Interviewer Falsification – An Overview

7.2.1 Forms of Falsification

The American Association for Public Opinion Research defines interviewer falsification as "the intentional departure from the designed interviewer guidelines or instructions, unreported by the interviewer which could result in the contamination of data" (AAPOR 2003: 1). There are multiple forms of falsification. The most blatant form, complete falsification, occurs when no interview is conducted and instead the interviewer provides fictitious data (Schreiner, Pennie, and Newbrough 1988). An attenuated form is the partial falsification of interviews where interviewers conduct "short interviews," meaning that some parts of the questionnaire contain real data provided by the respondent while other parts contain fictitious data. Particularly long or difficult parts of the questionnaire are more prone to this type of falsification (Biemer and Stokes 1989). In addition to providing fictitious data, other falsification forms include interviewers deviating from respondent selection rules and interviewing the wrong person (AAPOR 2003; Schreiner, Pennie, and Newbrough. 1988), misclassifying persons or addresses as ineligible cases, deviating from the intended interview mode (Biemer and Stokes 1989; Schreiner, Pennie, and Newbrough), or incorrectly entering answers to manipulate questions that trigger skip patterns and thus shorten the interview (AAPOR 2003; Kosyakova, Shopek, and Eckman 2015; Schnell 2012; Tourangeau, Kreuter, and Eckman 2012)- In addition, duplicate response patterns that are highly unlikely to be attributed to respondents represent a special form of falsification because they can be caused by either the interviewer or other survey staff (Sarracino and Mikucka 2016; Slomczynski, Powalko, and Krauze 2017).

Forms of Falsification

Overall, the proportion of falsified interviews is low and falsifiers usually represent a minority of interviewers. For example, the percentage of detected falsifications (any of the above-mentioned types) in the US Current Population Survey was 0.4% per month (Schreiner, Pennie, and Newbrough, 1988); in the New York City Housing

Frequency of Falsification

Vacancy Survey the share was comparatively high at 6.5% (Schreiner, Pennie, and Newbrough, 1988); and in the German Socio-Economic Panel it was between 0.1% and 2.1% (Schrapler and Wagner 2005). Although studies with high rates of interview falsification appear occasionally (Hyman et al. 1954; Turner et al. 2002), rates between 3% and 5% can be regarded as realistic (Biemer and Stokes 1989). Higher rates have been found in studies employing only a small interviewer staff (Bredl, Storfinger, and Menold 2013). In panel surveys, falsification rates are often lower and partial rather than complete falsification is more likely to occur (Blasius and Friedrichs 2012; Schrapler and Wagner 2005).

Reasons for Falsification

The motivation to falsify data primarily arises from conditions or situations that discourage interviewers from fulfilling their roles adequately. A difficult questionnaire, administrative factors related to the interviewer's employment, or other external factors like the survey location are typical reasons for interviewers becoming discouraged and thus increasing the chance they falsify data (Biemer and Stokes 1989; Crespi 1945; Winker 2016). These interview conditions can be divided into intrinsic and extrinsic factors (Gwartney 2013). Intrinsic factors are partly under the control of the researcher and include the sampling design (e.g. difficult selection rules), the survey instrument (e.g. poorly designed questionnaires, programming errors), the survey institute (e.g. high workloads, poorly communicated standards), or the respondent (e.g. difficult interviewees) (Gwartney 2013). Extrinsic factors include the interview location, the interviewer's personal situation, how interviewers are paid, or whether they know about quality control and monitoring procedures (Gwartney 2013; Koczela et al. 2015). Many factors can be taken into account during the process of designing the survey to minimize interviewer burden and the overall falsification likelihood (Crespi 1945; Biemer and Stokes 1989; Blasius and Friedrichs 2012). Nevertheless, the remaining risk of falsifications calls for quality control procedures.

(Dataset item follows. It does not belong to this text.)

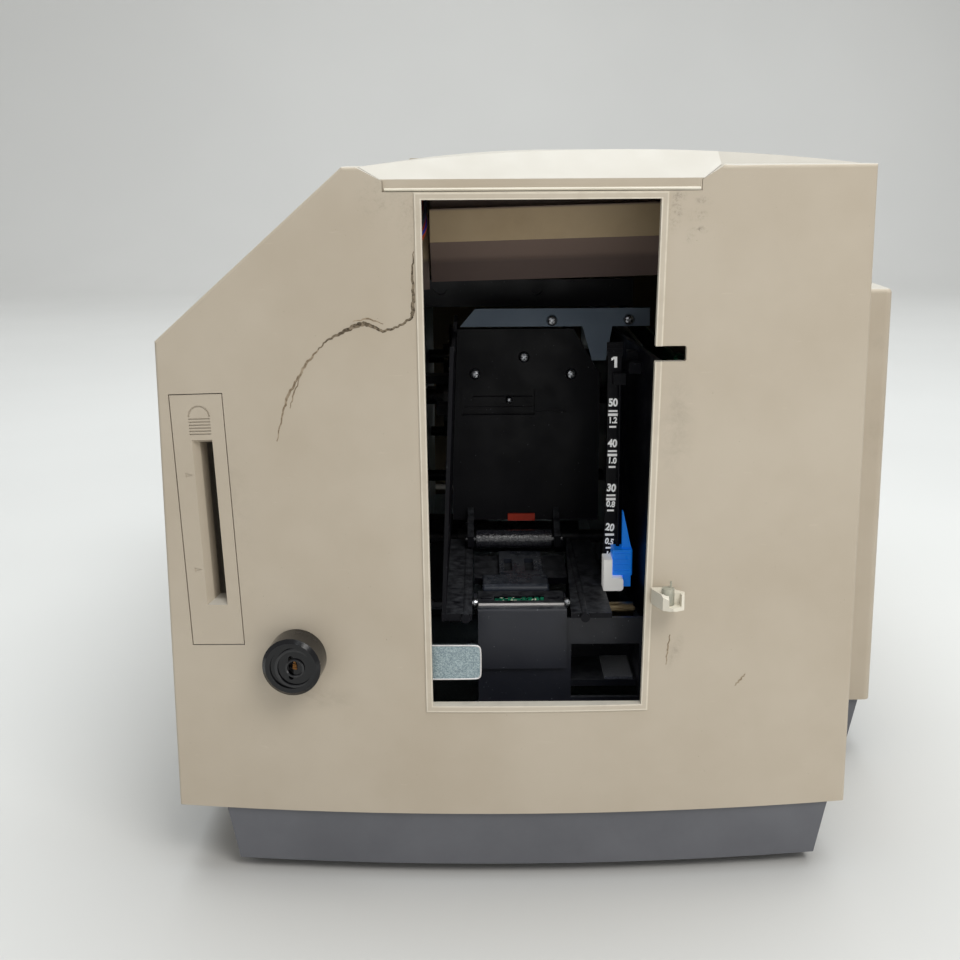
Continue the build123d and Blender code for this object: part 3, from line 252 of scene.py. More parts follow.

Effects of Falsification on Data Quality

Since falsifications are systematic deviations (Gwartney 2013), even small proportions of falsified data may introduce bias, resulting in misleading inferences (Schnell 1991, 2012; Schrapler and Wagner 2005). Descriptive statistics, such as means and variances, may be only slightly distorted: the bias in a mean cannot exceed the share of falsified records. Yet larger distortions are evident for multivariate statistics since falsifiers are unlikely to reproduce complex multidimensional relationships between variables (Reuband 1990; Schnell 1991; Schrapler and Wagner 2005).